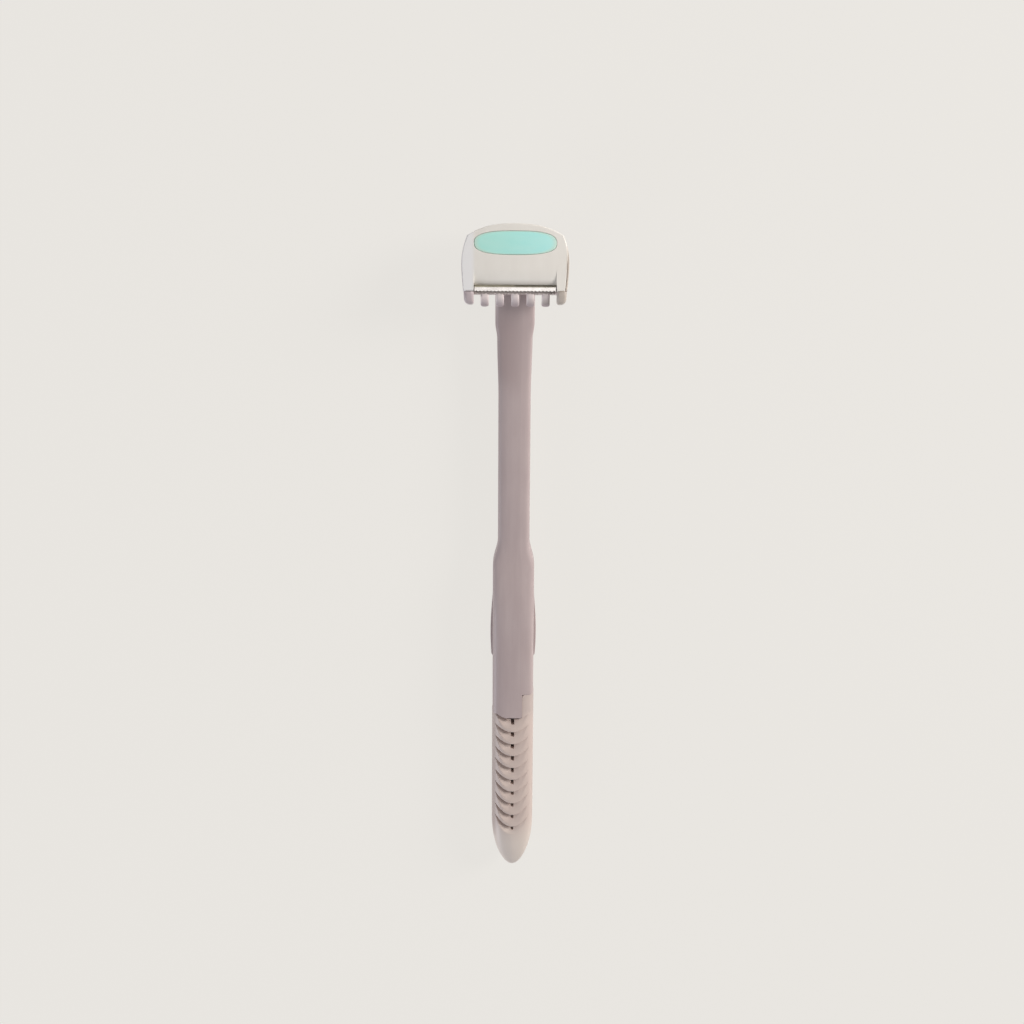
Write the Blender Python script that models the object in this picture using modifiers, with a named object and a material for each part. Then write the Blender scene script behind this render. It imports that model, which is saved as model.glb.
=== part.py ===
# Manual precision trimmer with a pivoting comb head and a pull-off vented tail cap.
# Metres, +Z up. X runs across, +Y towards the head, and the flat back lies on Z = 0.
import bpy
import bmesh
from math import asin, cos, pi, radians, sin, sqrt, tan
from mathutils import Matrix, Vector
from mathutils.geometry import interpolate_bezier

# Handle: lengths along Y, from the tail forwards
CAP_LENGTH = 0.0395
GRIP_LENGTH = 0.0342
SHOULDER_LENGTH = 0.0060
SHAFT_LENGTH = 0.0452
FLARE_LENGTH = 0.0036
NECK_LENGTH = 0.0074
YOKE_REACH = 0.00297

# Handle: sections, walls and the gaps between its pieces
GRIP_WIDTH = 0.0090
GRIP_DEPTH = 0.0086
SHAFT_WIDTH = 0.00685
SHAFT_TOP_WIDTH = 0.0074
TAPER_LENGTH = 0.0130
SHAFT_DEPTH = 0.0065
NECK_WIDTH = 0.0082
NECK_DEPTH = 0.0050
SHELL_WALL = 0.0010
SEAT_GAP = 0.0003
SEAM_GAP = 0.0002
BACK_FLAT = 0.0003
NECK_BEND_LENGTH = 0.0120
NECK_STRAIGHT = 0.0105
NECK_ANGLE = radians(7.5)
SECTION_POWER = 3.0

# Finger rest, the wider stretch of the back shell
REST_BULGE = 0.0005
REST_LENGTH = 0.0144
REST_FROM_MOUTH = 0.0132
REST_END_LENGTH = 0.0007

# Tail cap
CAP_WIDTH = 0.0092
CAP_DEPTH = 0.0086
CAP_NOSE = 0.0130
NOSE_FLAT = 0.00015
CAP_SIDE_WALL = 0.0013
CAP_FRONT_WALL = 0.0020
CAP_BACK_WALL = 0.0012
CAVITY_END_WALL = 0.0080
TAB_HEIGHT = 0.0047
TAB_INNER_EDGE = 0.0021
LOUVRE_COUNT = 10
LOUVRE_FROM_TIP = 0.01166
LOUVRE_HALF_CHORD = 0.0034
LOUVRE_SAG_FIRST = 0.0012
LOUVRE_SAG_LAST = 0.0021
LOUVRE_DEPTH = 0.0011
LOUVRE_RAMP = 0.0021
VENT_WIDTH_FIRST = 0.0010
VENT_WIDTH_LAST = 0.0007
VENT_LENGTH_FIRST = 0.0012
VENT_LENGTH_LAST = 0.0007
VENT_LEDGE = 0.0001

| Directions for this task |
Would you give the material above again, complete and exact?

| Solved exercise |
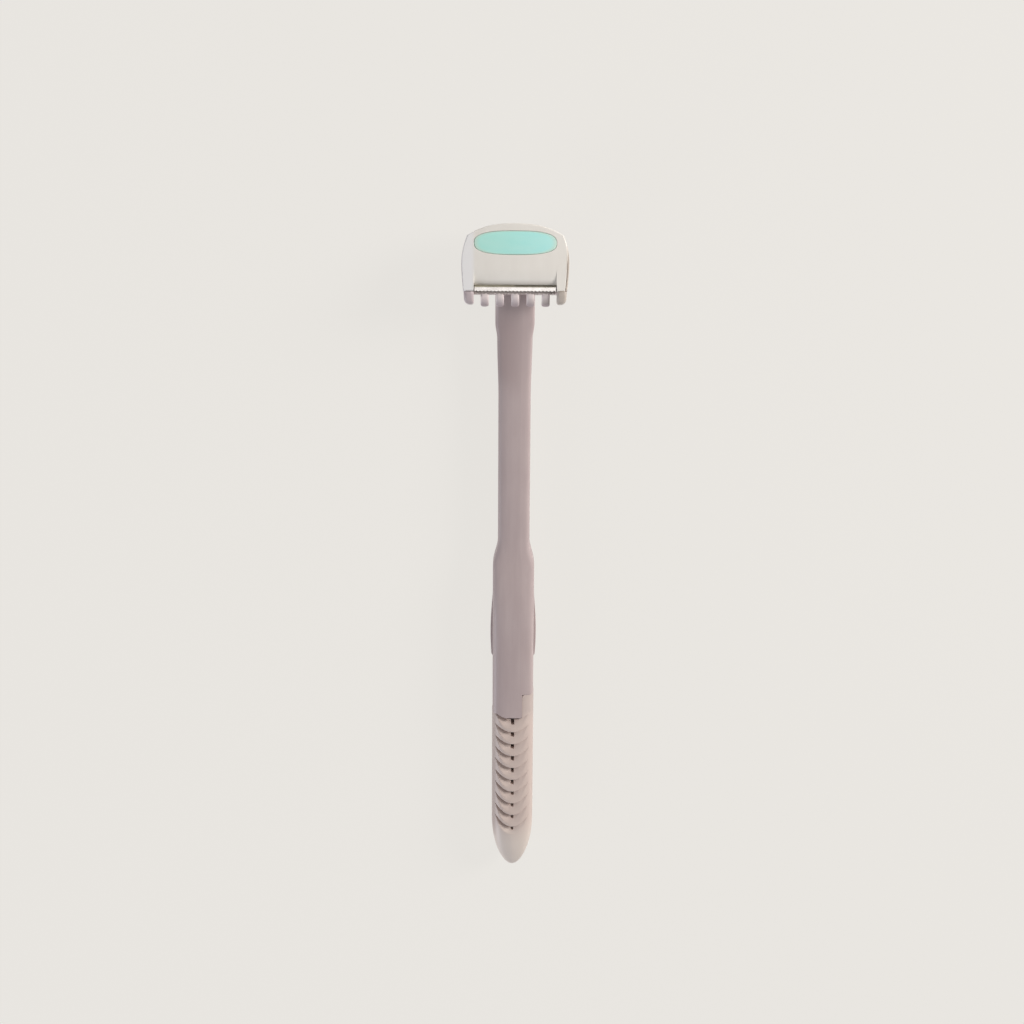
Write the Blender Python script that models the object in this picture using modifiers, with a named object and a material for each part. Then write the Blender scene script behind this render. It imports that model, which is saved as model.glb.
=== part.py ===
# Manual precision trimmer with a pivoting comb head and a pull-off vented tail cap.
# Metres, +Z up. X runs across, +Y towards the head, and the flat back lies on Z = 0.
import bpy
import bmesh
from math import asin, cos, pi, radians, sin, sqrt, tan
from mathutils import Matrix, Vector
from mathutils.geometry import interpolate_bezier

# Handle: lengths along Y, from the tail forwards
CAP_LENGTH = 0.0395
GRIP_LENGTH = 0.0342
SHOULDER_LENGTH = 0.0060
SHAFT_LENGTH = 0.0452
FLARE_LENGTH = 0.0036
NECK_LENGTH = 0.0074
YOKE_REACH = 0.00297

# Handle: sections, walls and the gaps between its pieces
GRIP_WIDTH = 0.0090
GRIP_DEPTH = 0.0086
SHAFT_WIDTH = 0.00685
SHAFT_TOP_WIDTH = 0.0074
TAPER_LENGTH = 0.0130
SHAFT_DEPTH = 0.0065
NECK_WIDTH = 0.0082
NECK_DEPTH = 0.0050
SHELL_WALL = 0.0010
SEAT_GAP = 0.0003
SEAM_GAP = 0.0002
BACK_FLAT = 0.0003
NECK_BEND_LENGTH = 0.0120
NECK_STRAIGHT = 0.0105
NECK_ANGLE = radians(7.5)
SECTION_POWER = 3.0

# Finger rest, the wider stretch of the back shell
REST_BULGE = 0.0005
REST_LENGTH = 0.0144
REST_FROM_MOUTH = 0.0132
REST_END_LENGTH = 0.0007

# Tail cap
CAP_WIDTH = 0.0092
CAP_DEPTH = 0.0086
CAP_NOSE = 0.0130
NOSE_FLAT = 0.00015
CAP_SIDE_WALL = 0.0013
CAP_FRONT_WALL = 0.0020
CAP_BACK_WALL = 0.0012
CAVITY_END_WALL = 0.0080
TAB_HEIGHT = 0.0047
TAB_INNER_EDGE = 0.0021
LOUVRE_COUNT = 10
LOUVRE_FROM_TIP = 0.01166
LOUVRE_HALF_CHORD = 0.0034
LOUVRE_SAG_FIRST = 0.0012
LOUVRE_SAG_LAST = 0.0021
LOUVRE_DEPTH = 0.0011
LOUVRE_RAMP = 0.0021
VENT_WIDTH_FIRST = 0.0010
VENT_WIDTH_LAST = 0.0007
VENT_LENGTH_FIRST = 0.0012
VENT_LENGTH_LAST = 0.0007
VENT_LEDGE = 0.0001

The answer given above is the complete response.